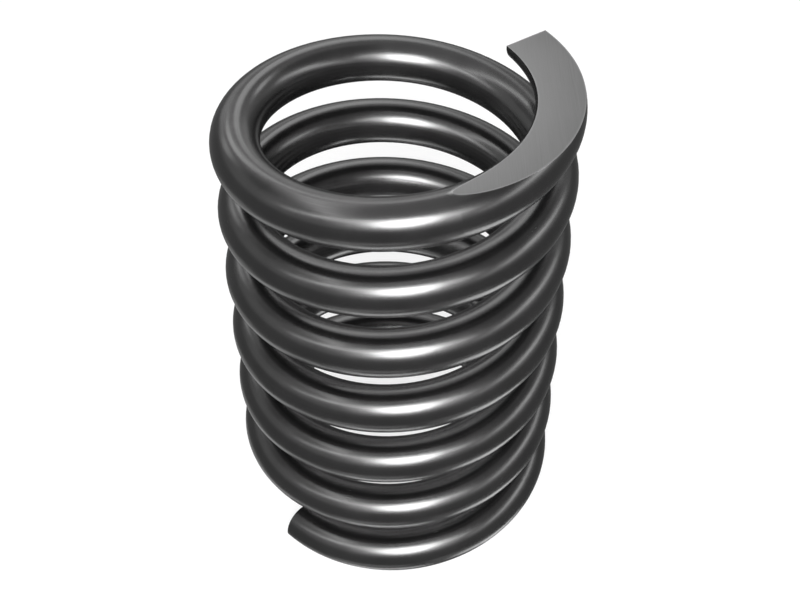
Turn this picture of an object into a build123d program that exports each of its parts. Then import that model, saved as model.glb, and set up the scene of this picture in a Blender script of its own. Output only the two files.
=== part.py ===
from build123d import *
import math
import os

# A compression spring: one length of round steel wire, wound right-handed at a constant pitch.
# Both ends are open, cut square across the wire and ground flat across the coil.
# The coil's axis is +Z, and the spring stands on its lower ground face at Z = 0.
# Lengths are in millimetres and angles in degrees.

# Driving dimensions
WIRE_DIAMETER = 5.0
MEAN_COIL_DIAMETER = 32.0  # across the coil, from wire centre to wire centre
PITCH = 8.5  # rise of the wire in one full turn
FREE_LENGTH = 55.0  # between the two ground faces, with nothing pressing on them
TIP_THICKNESS = 2.5  # what grinding leaves of the wire at each tip
START_ANGLE = -134.9  # where the wire's lower end lies, counted from +X towards +Y

# The wire is drawn as equal arcs that run into each other without a kink.
# With eight or more to a turn they stay within 0.01 mm of the true helix.
LEAST_ARCS_PER_TURN = 8

# Derived sizes
WIRE_RADIUS = WIRE_DIAMETER / 2
MEAN_COIL_RADIUS = MEAN_COIL_DIAMETER / 2
TIP_CENTRE_HEIGHT = TIP_THICKNESS - WIRE_RADIUS
WOUND_HEIGHT = FREE_LENGTH - 2 * TIP_CENTRE_HEIGHT
TURNS = WOUND_HEIGHT / PITCH
ARCS = math.ceil(TURNS * LEAST_ARCS_PER_TURN)
ARC_ANGLE = 360 * TURNS / ARCS
ARC_RISE = WOUND_HEIGHT / ARCS


def wire_centre(arc):
    """The point on the wire's centre line where an arc begins."""
    around = math.radians(START_ANGLE + arc * ARC_ANGLE)
    height = TIP_CENTRE_HEIGHT + arc * ARC_RISE
    return Vector(MEAN_COIL_RADIUS * math.cos(around), MEAN_COIL_RADIUS * math.sin(around), height)


def wire_heading(arc):
    """The direction in which an arc begins, so that the arc before it ends the same way."""
    around = math.radians(START_ANGLE + arc * ARC_ANGLE)
    chord = 2 * MEAN_COIL_RADIUS * math.sin(math.radians(ARC_ANGLE / 2))
    slope = ARC_RISE / chord * math.cos(math.radians(ARC_ANGLE / 2))
    return Vector(-math.sin(around), math.cos(around), slope)


def wound_wire():
    """The wire as it leaves the winding machine, with both ends cut square across it."""
    arcs = [TangentArc(wire_centre(i), wire_centre(i + 1), tangent=wire_heading(i)) for i in range(ARCS)]
    centre_line = Wire([arc.edge() for arc in arcs])
    section = Plane(centre_line @ 0, z_dir=centre_line % 0) * Circle(WIRE_RADIUS)
    return sweep(section, path=centre_line)


def ground_flat(wire):
    """The wire with each end ground off square to the coil's axis."""
    standing = split(wire, Plane.XY, keep=Keep.TOP)
    return split(standing, Plane.XY.offset(FREE_LENGTH), keep=Keep.BOTTOM)


spring_coil = ground_flat(wound_wire())

os.makedirs("parts", exist_ok=True)
export_step(spring_coil, "parts/spring_coil.step")
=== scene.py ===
# %% [markdown]
# # A compression spring
# A compression spring is one length of round steel wire, wound into a coil with gaps between its
# turns, so that it can be squeezed and push back. This one is wound right-handed at an even pitch.
# Its two ends are ground flat, which lets it stand upright and spreads the load round the end turn.
#
# The lesson has five parts: the frame it fits, the camera, the wire, its finishes, and the studio.
# Every length is in metres and every angle in radians, unless a name or a comment says otherwise.
#
# ## The frame
# The spring's plain shape comes from a solid model, which is loaded as a frame that never changes.
# Its sizes could be typed in again here, but then the two could come to differ. So they are read
# from it wherever it has them, and the finished spring is measured against its box at the end.

import math

import bmesh
import bpy
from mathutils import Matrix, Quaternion, Vector


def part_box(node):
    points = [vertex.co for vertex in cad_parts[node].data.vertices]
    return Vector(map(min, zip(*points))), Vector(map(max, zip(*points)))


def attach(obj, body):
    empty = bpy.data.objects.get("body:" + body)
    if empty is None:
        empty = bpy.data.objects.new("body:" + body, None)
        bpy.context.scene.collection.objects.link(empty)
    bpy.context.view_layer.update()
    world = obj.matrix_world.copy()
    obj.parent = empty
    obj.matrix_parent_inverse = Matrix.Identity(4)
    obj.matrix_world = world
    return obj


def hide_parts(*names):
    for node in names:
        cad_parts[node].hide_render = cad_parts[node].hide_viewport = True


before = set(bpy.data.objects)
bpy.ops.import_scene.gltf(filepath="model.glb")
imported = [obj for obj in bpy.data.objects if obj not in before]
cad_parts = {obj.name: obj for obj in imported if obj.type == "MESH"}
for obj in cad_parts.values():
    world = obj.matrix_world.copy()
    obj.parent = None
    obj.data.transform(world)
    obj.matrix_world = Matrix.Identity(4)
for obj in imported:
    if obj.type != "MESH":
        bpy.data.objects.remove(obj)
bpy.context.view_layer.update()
print("nodes in the frame:", list(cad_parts))

# %% [markdown]
# ## The camera
# The spring is seen from 45 degrees above, close enough for the top turn to look clearly larger
# than the bottom one. A camera could be turned and pushed about by eye until the picture looks
# right. Its numbers were worked out instead, and are given here: the difference between the top and
# bottom turns fixes how far away it is, about four times the coil's width. It stands on the -Y side
# and looks down at the coil's axis, a little below mid-height.

# %% Put the camera in its place
CAMERA_HEIGHT_ANGLE = math.radians(45.02)
CAMERA_DISTANCE = 0.14439
CAMERA_AIM = Vector((0.00037, 0.0, 0.02639))
LENS_MM = 57.82
SENSOR_MM = 36.0
NEAREST_SEEN = 0.001

camera_data = bpy.data.cameras.new("camera")
camera_data.lens = LENS_MM
camera_data.sensor_width = SENSOR_MM
camera_data.clip_start = NEAREST_SEEN
camera = bpy.data.objects.new("camera", camera_data)
bpy.context.collection.objects.link(camera)
bpy.context.scene.camera = camera

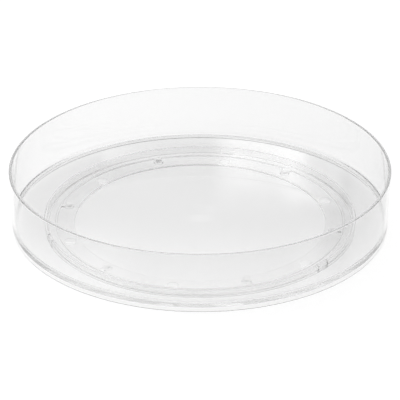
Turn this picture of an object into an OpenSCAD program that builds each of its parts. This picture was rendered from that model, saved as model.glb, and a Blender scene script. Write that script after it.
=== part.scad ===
// Clear turntable tray. A shallow round tray turns on six balls over a flat ring, its base.
// A ring under the tray's floor snaps round the base and centres it.
// Millimetres, Z up, the table at Z = 0, the turning axis on Z.

/* [Tray] */
// Outer diameter at the rim
tray_d = 280; // [260:1:320]
// Depth of the tray, from the rim down to the floor
tray_depth = 39.6; // [30:0.1:60]
// Thickness of the wall
wall_t = 2.2; // [1.6:0.1:3]
// Draft angle of the wall, which widens towards the rim
wall_draft = 1.2; // [0.5:0.1:3]
// Thickness of the floor
floor_t = 2.4; // [1.6:0.1:3.2]
// Radius of the inside fillet between the floor and the wall
fillet_r = 3; // [1:0.5:6]
// How far the skirt hangs below the underside of the floor
skirt_h = 3.6; // [2:0.1:5]
// Radius of the shallow dimple in the middle of the underside
dimple_r = 15; // [10:0.5:25]
// Depth of the dimple
dimple_depth = 0.05; // [0.05:0.05:0.3]

/* [Snap ring] */
// Thickness of the ring under the floor
ring_t = 1.7; // [1.2:0.1:2.4]
// Width of each of the ring's three sprung tongues
tongue_w = 9; // [6:0.5:14]
// Width of the slots that free a tongue
slot_w = 1; // [0.6:0.1:2]
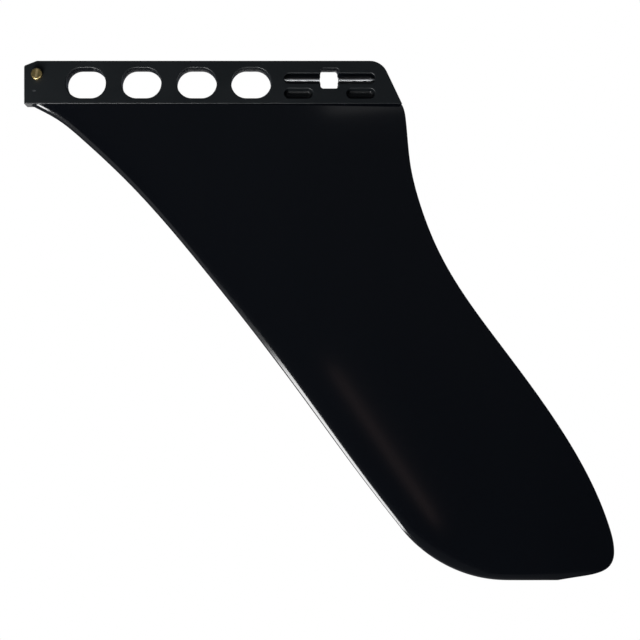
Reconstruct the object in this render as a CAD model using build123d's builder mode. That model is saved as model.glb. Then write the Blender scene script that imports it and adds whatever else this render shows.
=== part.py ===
from build123d import *
import os

# A centre fin for a paddleboard: one black moulding with a box tab and a swept blade,
# a brass cross pin, and two steel latch rods in the tab's slot.
# The frame is the fin as installed in the picture: the tab is on top and the blade hangs down.
# +X runs aft, +Y through the thickness, and the origin is the middle of the cross pin.
# All sizes are in millimetres and angles in degrees.

# Tab, the block that drops into the board's fin box
tab_thickness = 8.5
tab_height = 18.25
tab_length = 160.6
edge_bevel = 0.45
nose_chamfer_length = 5.4
nose_chamfer_drop = 2.1
nose_corner_radius = 1.0
rear_slant = 8.7
rear_corner_radius = 8.0

# Brass cross pin near the tab's front end
pin_diameter = 4.76
pin_length = 12.7
pin_from_front = 5.6
pin_from_top = 5.9
pin_end_chamfer = 0.35
press_clearance = 0.01

# Latch: a square window, and beside it a long slot sunk from both faces to a thin web,
# with a steel rod moulded into each half of the web
latch_from_rear = 30.8
latch_below_pin = 1.58
latch_web = 1.6
slot_length = 38.4
slot_height = 4.1
window_width = 7.6
window_height = 8.35
window_corner_radius = 1.2
rod_diameter = 2.4
rod_seat = 3.5
rod_end_gap = 0.2
rod_chamfer = 0.25

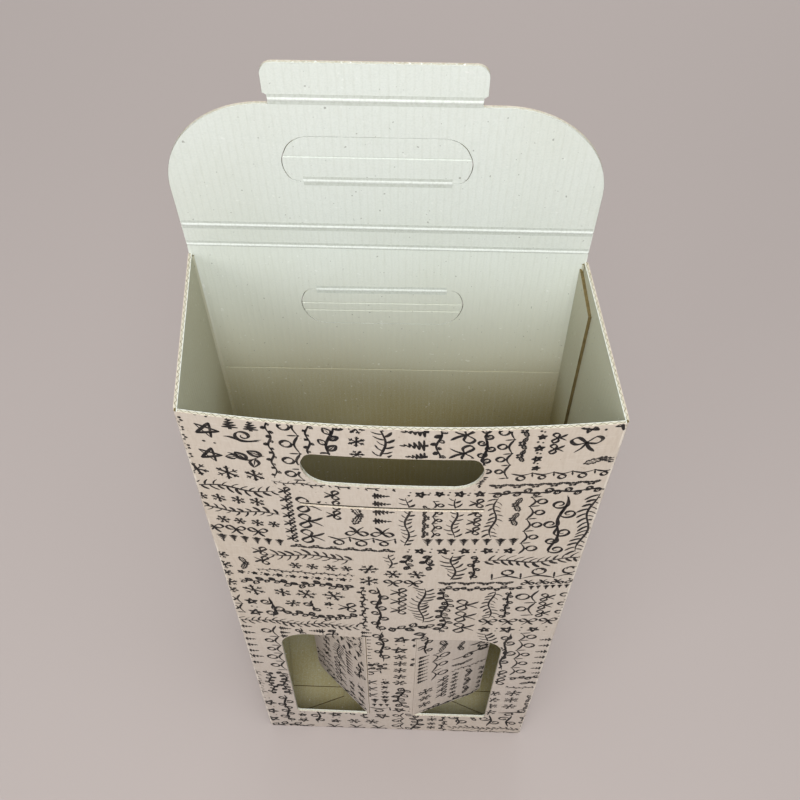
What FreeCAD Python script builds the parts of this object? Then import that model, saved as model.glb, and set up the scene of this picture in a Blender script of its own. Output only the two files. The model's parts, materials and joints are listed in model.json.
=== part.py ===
import FreeCAD, Part
import math
import os

from FreeCAD import Placement, Rotation, Vector

# Bottle shipping box: one die-cut sheet of micro-flute board, folded into a tube for two bottles.
# Millimetres. X runs left to right, Y front to back, Z up. The origin is the middle of the underside.

# Board and the ways it is cut and creased
board = 1.6              # thickness of the board
fold_radius = 1.8        # outside of a sharp upright or bottom fold
bottom_fold_bite = 0.05  # the rounding of a bottom fold cuts this deep into the faces it joins
crease_gap = 0.2         # between two boards that turn on each other at a crease
kerf = 0.3               # knife line around a flap that swings out of its hole
groove_width = 1.0       # pressed crease that nothing turns on
groove_depth = 0.3

# Tube
width = 180.0            # outside, left to right
depth = 90.0             # outside, front to back
height = 385.0           # to the cut tops of the front and side panels
front_bow = 6.0          # bulge of the front panel at the middle of its top edge
mouth_rack = 9.0         # the front top edge stands this far to the right of the back one
pinch_crease_drop = 80.0  # crease across the back where the mouth starts to close in
cut_shift = -3.0         # holes, slit, windows and tab sit this far right of their panel's middle

# Glue flap, inside the right panel
glue_flap_width = 25.0
glue_flap_top_drop = 4.0    # below the side panel's top, at the fold
glue_flap_top_slope = 5.0   # further drop at the free edge
glue_flap_foot = 9.0        # its lower end, above the underside

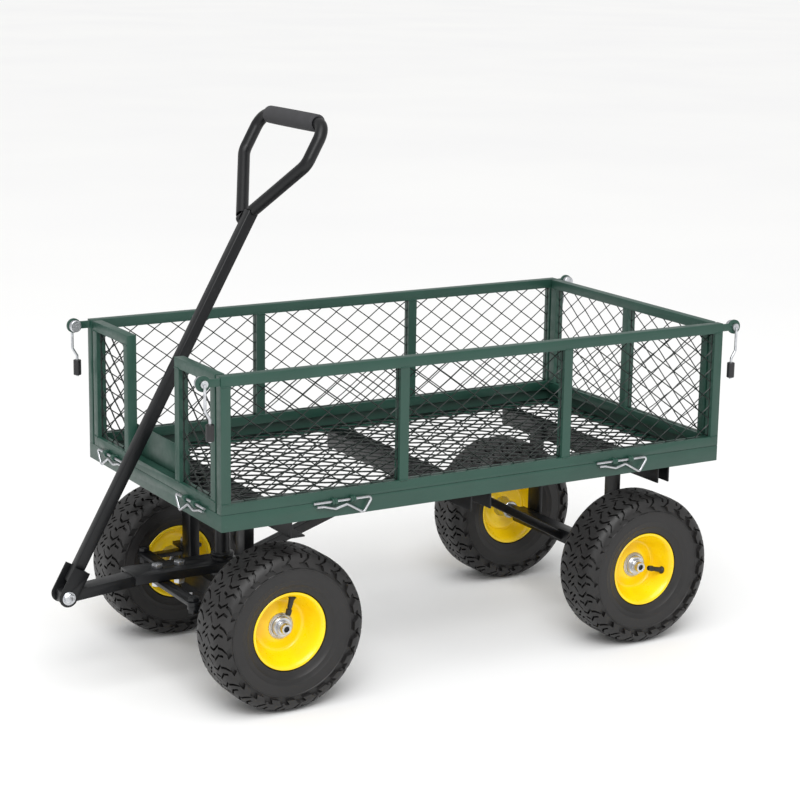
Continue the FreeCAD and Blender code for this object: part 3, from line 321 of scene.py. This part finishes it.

__The problem__.
Extract verbatim only those lines that run from the line with "spring_coil = ground_flat(wound_wire())" to the line with "obj.parent = empty", inclusive.

__Written response__.
spring_coil = ground_flat(wound_wire())

os.makedirs("parts", exist_ok=True)
export_step(spring_coil, "parts/spring_coil.step")
=== scene.py ===
# %% [markdown]
# # A compression spring
# A compression spring is one length of round steel wire, wound into a coil with gaps between its
# turns, so that it can be squeezed and push back. This one is wound right-handed at an even pitch.
# Its two ends are ground flat, which lets it stand upright and spreads the load round the end turn.
#
# The lesson has five parts: the frame it fits, the camera, the wire, its finishes, and the studio.
# Every length is in metres and every angle in radians, unless a name or a comment says otherwise.
#
# ## The frame
# The spring's plain shape comes from a solid model, which is loaded as a frame that never changes.
# Its sizes could be typed in again here, but then the two could come to differ. So they are read
# from it wherever it has them, and the finished spring is measured against its box at the end.

import math

import bmesh
import bpy
from mathutils import Matrix, Quaternion, Vector


def part_box(node):
    points = [vertex.co for vertex in cad_parts[node].data.vertices]
    return Vector(map(min, zip(*points))), Vector(map(max, zip(*points)))


def attach(obj, body):
    empty = bpy.data.objects.get("body:" + body)
    if empty is None:
        empty = bpy.data.objects.new("body:" + body, None)
        bpy.context.scene.collection.objects.link(empty)
    bpy.context.view_layer.update()
    world = obj.matrix_world.copy()
    obj.parent = empty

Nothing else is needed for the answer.